Scan the data below for the string "joints". Copy every line where it appears.

>> Begin

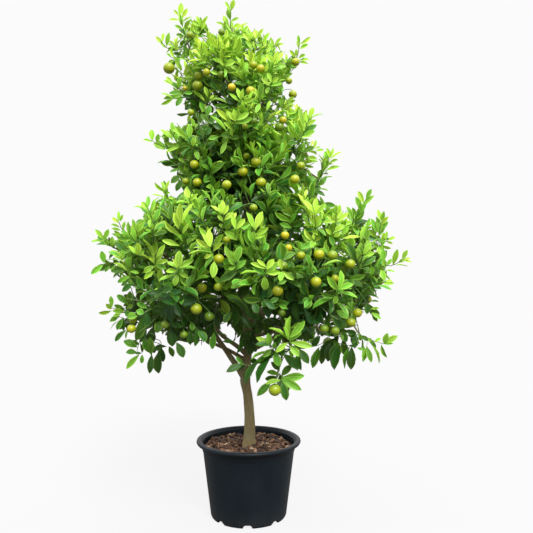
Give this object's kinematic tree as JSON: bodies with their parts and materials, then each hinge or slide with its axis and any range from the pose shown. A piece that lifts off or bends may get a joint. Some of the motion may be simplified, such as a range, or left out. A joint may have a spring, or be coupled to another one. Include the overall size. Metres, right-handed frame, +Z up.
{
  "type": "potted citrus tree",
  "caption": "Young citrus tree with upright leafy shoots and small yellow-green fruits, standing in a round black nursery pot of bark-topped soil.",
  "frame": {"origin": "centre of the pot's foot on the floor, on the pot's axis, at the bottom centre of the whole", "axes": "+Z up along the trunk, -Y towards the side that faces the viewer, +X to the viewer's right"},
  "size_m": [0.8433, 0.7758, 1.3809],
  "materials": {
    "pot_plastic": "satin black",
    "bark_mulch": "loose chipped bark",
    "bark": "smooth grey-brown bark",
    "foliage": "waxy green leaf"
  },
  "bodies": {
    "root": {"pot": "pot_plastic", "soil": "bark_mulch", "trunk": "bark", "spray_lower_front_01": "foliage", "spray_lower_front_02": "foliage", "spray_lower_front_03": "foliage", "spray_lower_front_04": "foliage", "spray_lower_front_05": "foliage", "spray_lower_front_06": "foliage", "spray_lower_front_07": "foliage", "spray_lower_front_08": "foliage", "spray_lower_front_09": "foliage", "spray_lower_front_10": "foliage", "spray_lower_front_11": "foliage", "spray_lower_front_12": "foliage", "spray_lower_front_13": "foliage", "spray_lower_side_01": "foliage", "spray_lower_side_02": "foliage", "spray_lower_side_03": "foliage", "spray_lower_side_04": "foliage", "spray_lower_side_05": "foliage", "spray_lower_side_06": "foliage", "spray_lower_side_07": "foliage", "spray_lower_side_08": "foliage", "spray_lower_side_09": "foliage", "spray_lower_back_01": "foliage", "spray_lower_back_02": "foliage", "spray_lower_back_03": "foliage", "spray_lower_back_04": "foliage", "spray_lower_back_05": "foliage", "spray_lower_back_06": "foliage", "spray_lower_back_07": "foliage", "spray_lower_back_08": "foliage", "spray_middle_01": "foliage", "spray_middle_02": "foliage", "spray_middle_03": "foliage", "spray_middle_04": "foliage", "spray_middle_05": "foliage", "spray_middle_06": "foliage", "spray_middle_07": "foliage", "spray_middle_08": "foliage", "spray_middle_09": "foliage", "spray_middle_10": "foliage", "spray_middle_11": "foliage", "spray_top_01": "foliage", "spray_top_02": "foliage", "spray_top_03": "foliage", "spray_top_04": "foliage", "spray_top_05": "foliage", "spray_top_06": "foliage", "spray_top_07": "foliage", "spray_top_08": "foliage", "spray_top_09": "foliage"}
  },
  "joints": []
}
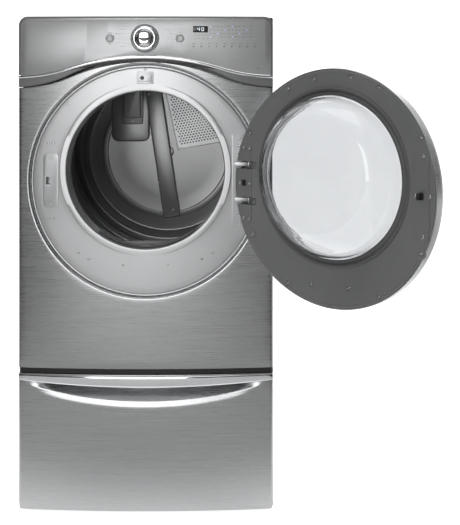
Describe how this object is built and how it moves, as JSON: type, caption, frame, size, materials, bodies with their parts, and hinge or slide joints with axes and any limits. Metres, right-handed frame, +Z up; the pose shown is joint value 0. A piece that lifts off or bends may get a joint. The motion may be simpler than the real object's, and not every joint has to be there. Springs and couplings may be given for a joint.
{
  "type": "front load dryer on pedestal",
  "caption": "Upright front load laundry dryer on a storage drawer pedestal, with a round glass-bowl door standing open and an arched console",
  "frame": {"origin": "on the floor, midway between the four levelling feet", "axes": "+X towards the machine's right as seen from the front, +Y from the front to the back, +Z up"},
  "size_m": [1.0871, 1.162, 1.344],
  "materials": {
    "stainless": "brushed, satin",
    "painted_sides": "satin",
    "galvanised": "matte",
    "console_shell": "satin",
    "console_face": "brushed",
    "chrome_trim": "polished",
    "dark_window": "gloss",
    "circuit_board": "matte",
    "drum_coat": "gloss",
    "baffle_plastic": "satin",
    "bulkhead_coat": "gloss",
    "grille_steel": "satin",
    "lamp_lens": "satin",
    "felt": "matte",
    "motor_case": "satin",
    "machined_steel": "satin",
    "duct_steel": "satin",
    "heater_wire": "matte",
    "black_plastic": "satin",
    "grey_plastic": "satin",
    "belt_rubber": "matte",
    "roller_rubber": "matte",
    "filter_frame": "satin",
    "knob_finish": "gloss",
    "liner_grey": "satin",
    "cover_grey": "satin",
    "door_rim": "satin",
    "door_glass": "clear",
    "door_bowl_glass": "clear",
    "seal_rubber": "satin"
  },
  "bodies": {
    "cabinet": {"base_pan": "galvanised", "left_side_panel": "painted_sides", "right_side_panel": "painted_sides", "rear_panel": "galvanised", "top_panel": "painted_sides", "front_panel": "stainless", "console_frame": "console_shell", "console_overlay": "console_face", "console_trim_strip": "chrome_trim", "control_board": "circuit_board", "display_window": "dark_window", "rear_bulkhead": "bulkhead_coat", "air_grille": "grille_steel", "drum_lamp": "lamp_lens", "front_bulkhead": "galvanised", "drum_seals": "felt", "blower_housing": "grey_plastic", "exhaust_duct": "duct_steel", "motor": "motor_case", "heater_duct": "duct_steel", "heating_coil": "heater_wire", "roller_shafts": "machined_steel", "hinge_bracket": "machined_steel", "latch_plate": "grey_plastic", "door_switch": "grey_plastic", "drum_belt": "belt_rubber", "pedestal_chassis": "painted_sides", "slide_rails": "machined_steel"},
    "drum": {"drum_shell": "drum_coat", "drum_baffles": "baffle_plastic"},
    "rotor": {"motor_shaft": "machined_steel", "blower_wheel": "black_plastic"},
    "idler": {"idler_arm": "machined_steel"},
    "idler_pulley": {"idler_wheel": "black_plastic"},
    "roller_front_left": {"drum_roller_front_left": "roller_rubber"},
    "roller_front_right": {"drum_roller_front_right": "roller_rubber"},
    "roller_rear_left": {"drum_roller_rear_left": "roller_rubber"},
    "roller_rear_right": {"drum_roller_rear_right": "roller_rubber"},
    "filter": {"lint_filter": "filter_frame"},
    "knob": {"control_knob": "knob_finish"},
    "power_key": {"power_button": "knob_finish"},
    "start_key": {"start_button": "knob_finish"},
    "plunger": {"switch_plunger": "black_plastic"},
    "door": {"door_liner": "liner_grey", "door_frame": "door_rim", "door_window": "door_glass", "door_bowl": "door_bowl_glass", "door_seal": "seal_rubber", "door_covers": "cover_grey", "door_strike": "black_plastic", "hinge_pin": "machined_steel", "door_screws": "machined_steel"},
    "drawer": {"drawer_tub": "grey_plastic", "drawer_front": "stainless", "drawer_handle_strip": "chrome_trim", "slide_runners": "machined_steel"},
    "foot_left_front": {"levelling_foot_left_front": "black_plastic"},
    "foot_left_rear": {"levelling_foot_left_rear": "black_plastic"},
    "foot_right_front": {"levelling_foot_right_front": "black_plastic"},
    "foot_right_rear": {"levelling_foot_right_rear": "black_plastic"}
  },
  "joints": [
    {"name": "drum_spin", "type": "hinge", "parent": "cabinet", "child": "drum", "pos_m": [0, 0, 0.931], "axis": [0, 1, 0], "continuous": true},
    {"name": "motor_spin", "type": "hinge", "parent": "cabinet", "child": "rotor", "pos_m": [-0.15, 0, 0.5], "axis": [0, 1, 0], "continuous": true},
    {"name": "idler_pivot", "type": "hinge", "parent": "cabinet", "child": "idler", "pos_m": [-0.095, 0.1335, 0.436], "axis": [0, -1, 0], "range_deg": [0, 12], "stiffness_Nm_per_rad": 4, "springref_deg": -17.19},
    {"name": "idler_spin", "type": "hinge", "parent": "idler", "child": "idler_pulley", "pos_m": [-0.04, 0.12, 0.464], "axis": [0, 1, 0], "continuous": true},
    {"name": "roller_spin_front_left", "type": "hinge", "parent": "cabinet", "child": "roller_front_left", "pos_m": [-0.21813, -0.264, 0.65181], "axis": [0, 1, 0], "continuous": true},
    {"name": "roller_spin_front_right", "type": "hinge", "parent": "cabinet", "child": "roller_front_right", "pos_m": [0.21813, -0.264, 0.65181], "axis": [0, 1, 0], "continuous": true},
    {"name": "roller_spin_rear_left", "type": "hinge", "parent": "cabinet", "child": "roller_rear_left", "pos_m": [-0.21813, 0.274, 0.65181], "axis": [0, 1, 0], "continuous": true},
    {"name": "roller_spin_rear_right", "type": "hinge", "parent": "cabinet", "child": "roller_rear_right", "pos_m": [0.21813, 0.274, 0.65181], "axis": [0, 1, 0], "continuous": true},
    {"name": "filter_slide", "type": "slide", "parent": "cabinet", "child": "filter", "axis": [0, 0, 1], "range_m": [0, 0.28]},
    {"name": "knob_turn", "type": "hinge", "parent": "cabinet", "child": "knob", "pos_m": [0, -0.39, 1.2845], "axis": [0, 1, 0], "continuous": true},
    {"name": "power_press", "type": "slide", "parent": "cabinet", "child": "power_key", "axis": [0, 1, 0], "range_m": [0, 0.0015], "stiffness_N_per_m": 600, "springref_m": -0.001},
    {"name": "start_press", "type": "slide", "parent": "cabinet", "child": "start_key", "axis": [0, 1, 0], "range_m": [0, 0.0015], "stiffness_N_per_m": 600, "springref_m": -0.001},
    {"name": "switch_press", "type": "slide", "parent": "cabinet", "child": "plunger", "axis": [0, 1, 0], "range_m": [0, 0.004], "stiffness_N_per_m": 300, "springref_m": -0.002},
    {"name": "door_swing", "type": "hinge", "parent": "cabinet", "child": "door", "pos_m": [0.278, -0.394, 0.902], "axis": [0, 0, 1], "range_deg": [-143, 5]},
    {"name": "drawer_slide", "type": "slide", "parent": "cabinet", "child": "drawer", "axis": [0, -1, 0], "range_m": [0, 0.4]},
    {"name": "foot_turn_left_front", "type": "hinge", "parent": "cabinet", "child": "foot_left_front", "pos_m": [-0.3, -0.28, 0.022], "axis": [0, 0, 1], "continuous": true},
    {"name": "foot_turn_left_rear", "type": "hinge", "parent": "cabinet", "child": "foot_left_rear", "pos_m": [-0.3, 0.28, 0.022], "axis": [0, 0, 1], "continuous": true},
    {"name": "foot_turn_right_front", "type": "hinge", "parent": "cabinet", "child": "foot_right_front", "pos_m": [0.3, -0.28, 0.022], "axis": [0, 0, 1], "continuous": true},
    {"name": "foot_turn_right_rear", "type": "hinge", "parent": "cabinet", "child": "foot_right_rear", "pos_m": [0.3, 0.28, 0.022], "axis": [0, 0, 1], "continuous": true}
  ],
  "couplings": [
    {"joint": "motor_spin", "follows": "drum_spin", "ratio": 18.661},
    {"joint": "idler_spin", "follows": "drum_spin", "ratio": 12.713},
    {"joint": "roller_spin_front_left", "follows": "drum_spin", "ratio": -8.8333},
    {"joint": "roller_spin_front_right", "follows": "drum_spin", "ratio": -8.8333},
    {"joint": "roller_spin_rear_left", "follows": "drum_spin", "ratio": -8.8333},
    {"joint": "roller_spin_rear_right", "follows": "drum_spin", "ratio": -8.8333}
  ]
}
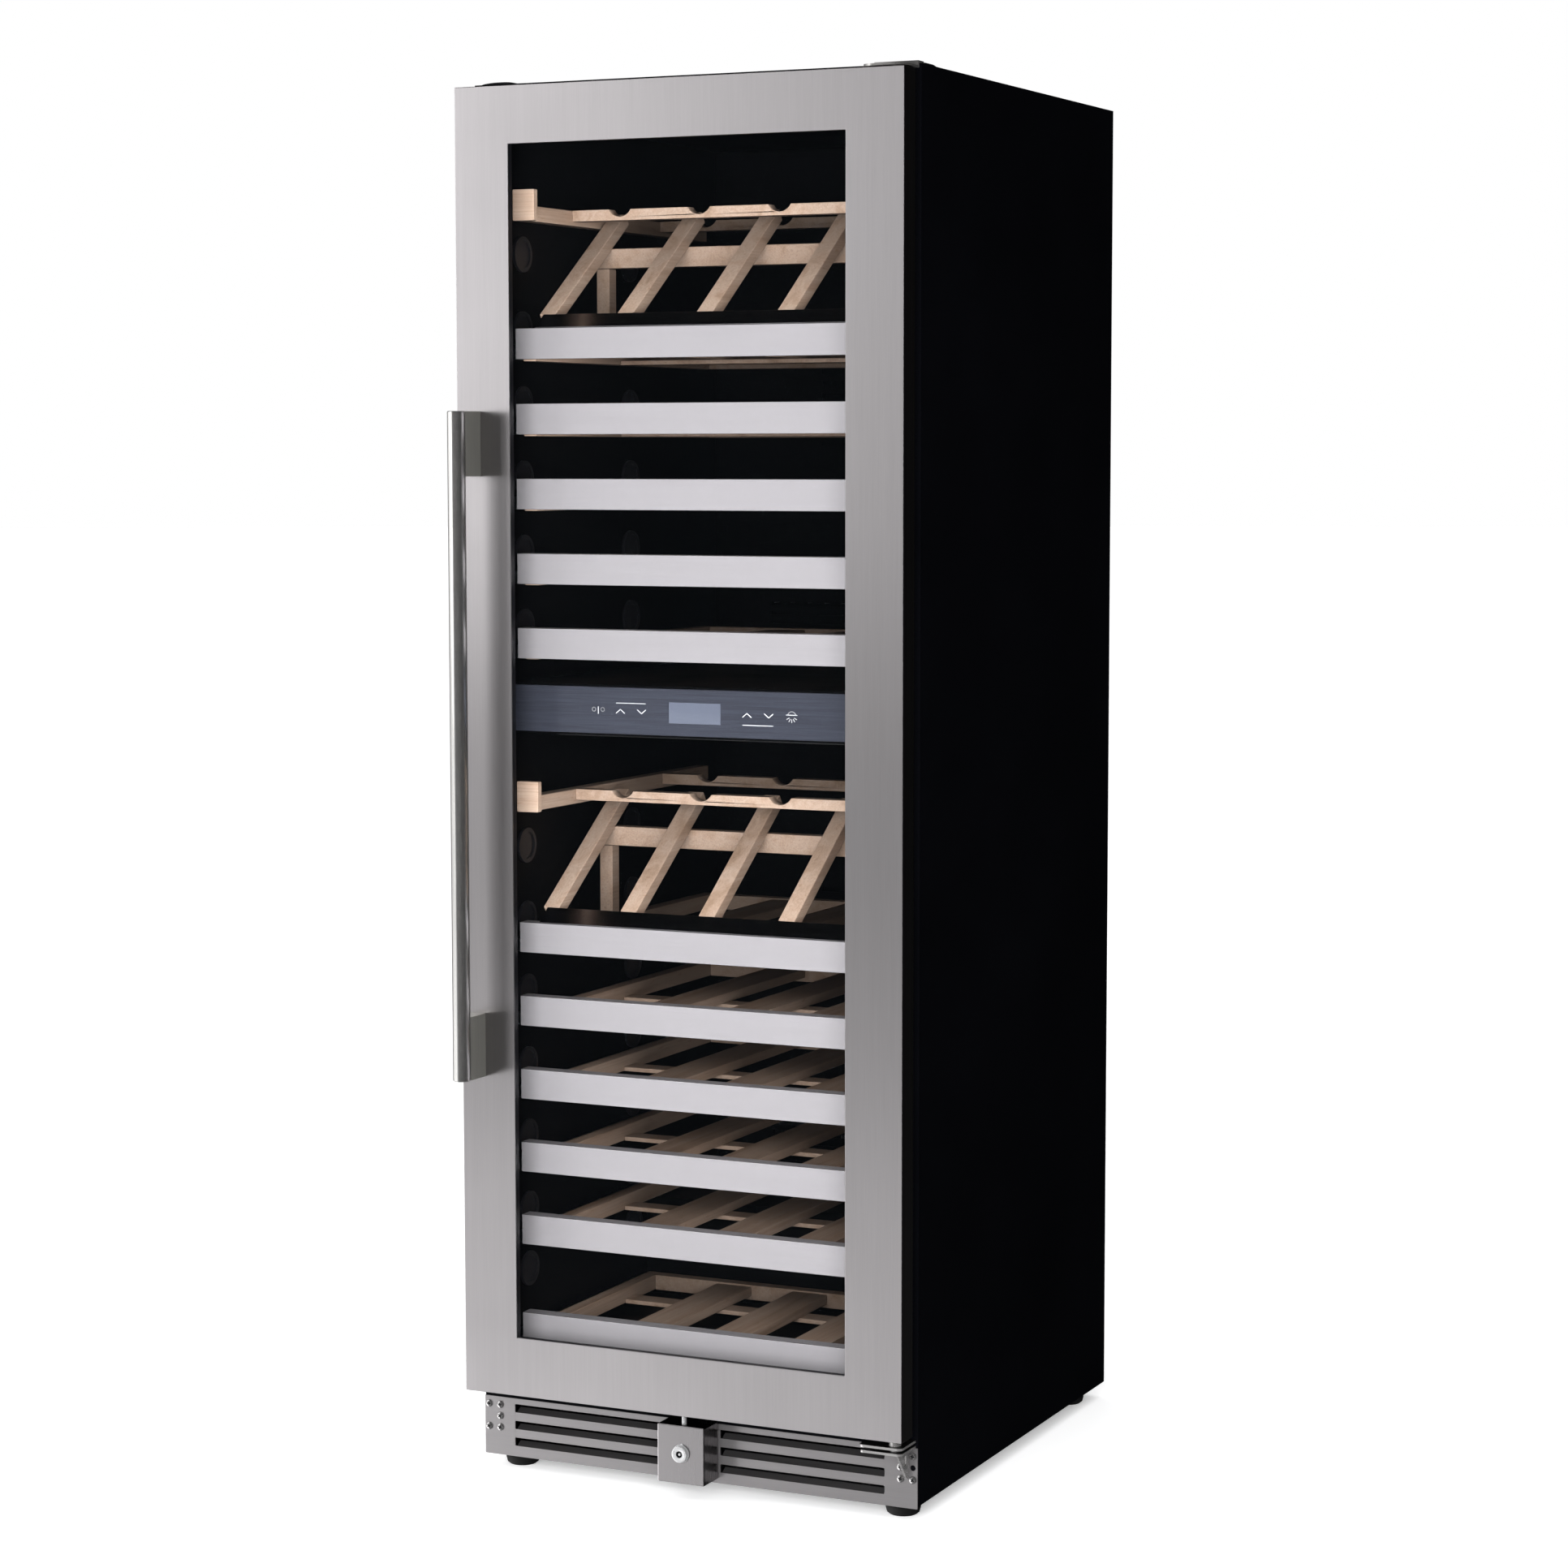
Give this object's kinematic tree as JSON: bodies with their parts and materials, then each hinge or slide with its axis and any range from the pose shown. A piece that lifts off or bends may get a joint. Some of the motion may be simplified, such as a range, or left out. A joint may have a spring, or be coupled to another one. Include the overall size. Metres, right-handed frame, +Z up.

>> End

## EXERCISE OUTPUT
  "joints": []
Describe how this object is built and how it moves, as JSON: type, caption, frame, size, materials, bodies with their parts, and hinge or slide joints with axes and any limits. Metres, right-handed frame, +Z up; the pose shown is joint value 0. A piece that lifts off or bends may get a joint. The motion may be simpler than the real object's, and not every joint has to be there. Springs and couplings may be given for a joint.
  "joints": [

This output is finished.